Ready to transform your onboarding from a necessary evil into a competitive advantage? More than 3,800 companies across the world trust Docebo to make it happen. Book a demo today and see what’s possible.
Questions everyone asks about onboarding
How long should onboarding actually last?
Effective onboarding typically spans 90 days to a year, depending on role complexity and organizational needs. The most intensive period usually occurs in the first 30-90 days, with ongoing support gradually transitioning to regular professional development. Think of it as a marathon, not a sprint.
What’s the difference between orientation and onboarding anyway?

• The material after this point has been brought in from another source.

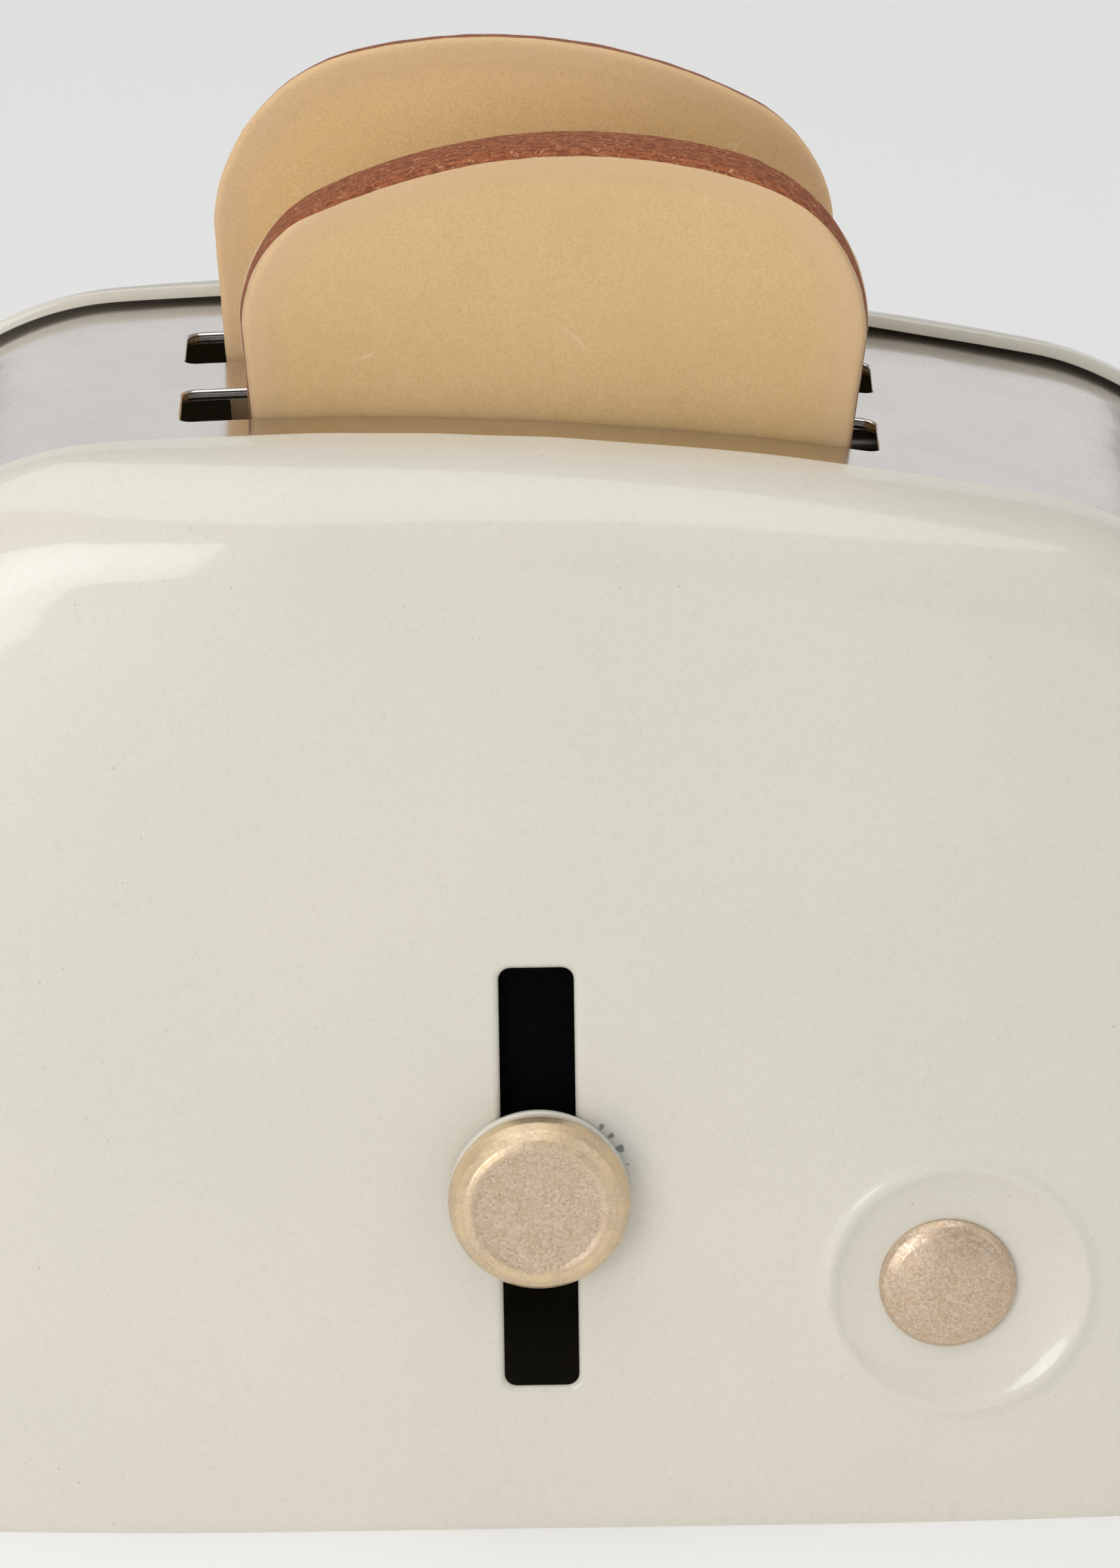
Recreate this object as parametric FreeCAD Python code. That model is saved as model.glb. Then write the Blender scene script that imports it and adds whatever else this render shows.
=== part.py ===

Orientation is like a first date—it’s a one-time event covering basic information and paperwork. Onboarding is like building a relationship—it’s a comprehensive, ongoing process that integrates employees into their roles, teams, and the organization over weeks or months. Orientation might last a day or two; onboarding is a journey.
How do I onboard remote employees effectively?
Remote onboarding requires intentional virtual connection points, digital-friendly training materials, and more frequent check-ins. Implement technology that facilitates collaboration and learning from anywhere, create structured virtual social opportunities, and provide clear documentation that remote employees can reference independently. The key is being even more intentional about connection when you can’t rely on casual hallway conversations.
What are the 4 C’s of employee onboarding?
The 4 C’s framework includes Compliance (policies and rules), Clarification (role understanding), Culture(organizational norms and values), and Connection (interpersonal relationships and networks). This comprehensive approach ensures new hires understand not just what to do, but how and why their work matters within your organization. It’s like giving them a complete roadmap instead of just the destination address.